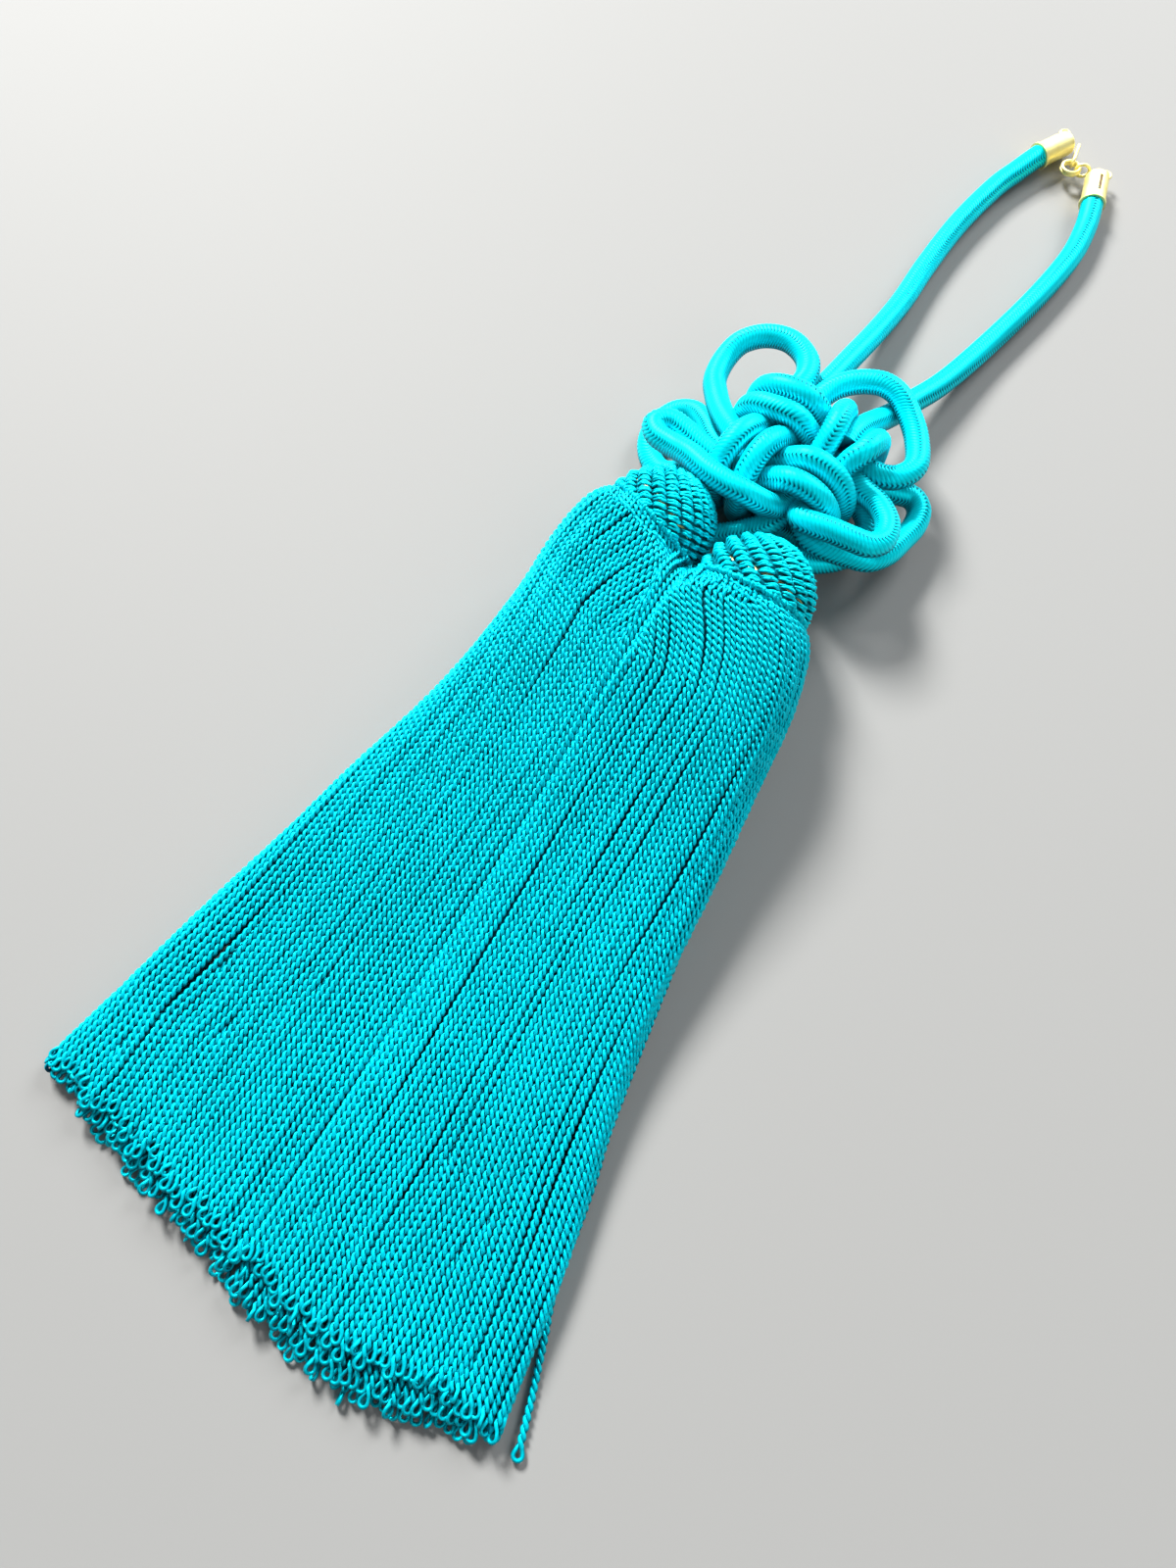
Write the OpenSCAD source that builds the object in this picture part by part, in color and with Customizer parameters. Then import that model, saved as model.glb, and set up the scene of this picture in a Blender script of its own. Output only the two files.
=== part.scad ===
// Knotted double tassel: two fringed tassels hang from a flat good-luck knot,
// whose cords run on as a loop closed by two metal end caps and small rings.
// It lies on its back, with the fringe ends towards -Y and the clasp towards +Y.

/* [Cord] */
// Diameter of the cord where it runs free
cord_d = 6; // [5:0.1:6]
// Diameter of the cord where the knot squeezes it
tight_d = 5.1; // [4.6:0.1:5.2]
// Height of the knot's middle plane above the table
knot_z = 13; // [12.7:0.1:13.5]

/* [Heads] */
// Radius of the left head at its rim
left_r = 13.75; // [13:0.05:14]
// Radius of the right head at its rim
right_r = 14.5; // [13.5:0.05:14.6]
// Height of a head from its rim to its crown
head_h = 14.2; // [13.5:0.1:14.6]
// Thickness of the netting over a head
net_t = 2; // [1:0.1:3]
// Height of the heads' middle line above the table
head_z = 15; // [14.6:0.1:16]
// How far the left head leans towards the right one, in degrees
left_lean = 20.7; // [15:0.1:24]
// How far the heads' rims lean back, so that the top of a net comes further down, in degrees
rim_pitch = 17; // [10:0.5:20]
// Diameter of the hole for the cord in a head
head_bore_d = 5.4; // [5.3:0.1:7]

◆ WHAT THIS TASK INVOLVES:
Repeat the listing in full, keeping every line exactly as it is.

◆ RESPONSE FOR THIS EXERCISE:
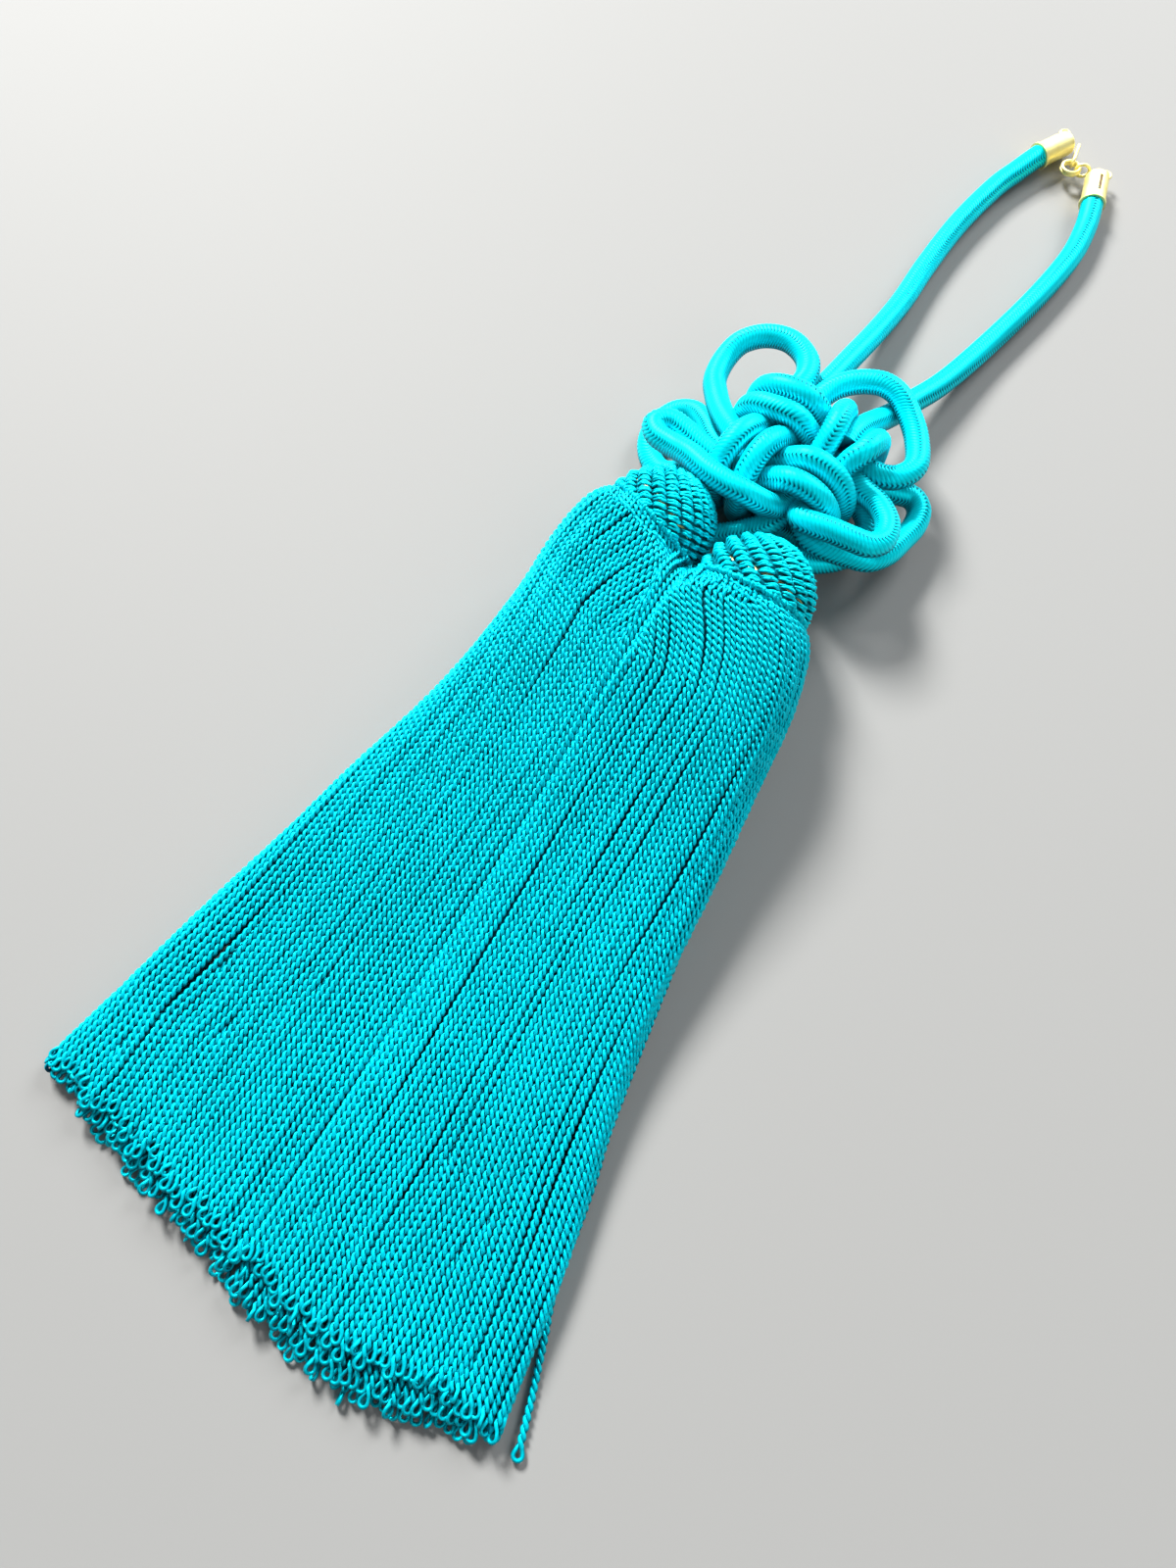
Write the OpenSCAD source that builds the object in this picture part by part, in color and with Customizer parameters. Then import that model, saved as model.glb, and set up the scene of this picture in a Blender script of its own. Output only the two files.
=== part.scad ===
// Knotted double tassel: two fringed tassels hang from a flat good-luck knot,
// whose cords run on as a loop closed by two metal end caps and small rings.
// It lies on its back, with the fringe ends towards -Y and the clasp towards +Y.

/* [Cord] */
// Diameter of the cord where it runs free
cord_d = 6; // [5:0.1:6]
// Diameter of the cord where the knot squeezes it
tight_d = 5.1; // [4.6:0.1:5.2]
// Height of the knot's middle plane above the table
knot_z = 13; // [12.7:0.1:13.5]

/* [Heads] */
// Radius of the left head at its rim
left_r = 13.75; // [13:0.05:14]
// Radius of the right head at its rim
right_r = 14.5; // [13.5:0.05:14.6]
// Height of a head from its rim to its crown
head_h = 14.2; // [13.5:0.1:14.6]
// Thickness of the netting over a head
net_t = 2; // [1:0.1:3]
// Height of the heads' middle line above the table
head_z = 15; // [14.6:0.1:16]
// How far the left head leans towards the right one, in degrees
left_lean = 20.7; // [15:0.1:24]
// How far the heads' rims lean back, so that the top of a net comes further down, in degrees
rim_pitch = 17; // [10:0.5:20]
// Diameter of the hole for the cord in a head
head_bore_d = 5.4; // [5.3:0.1:7]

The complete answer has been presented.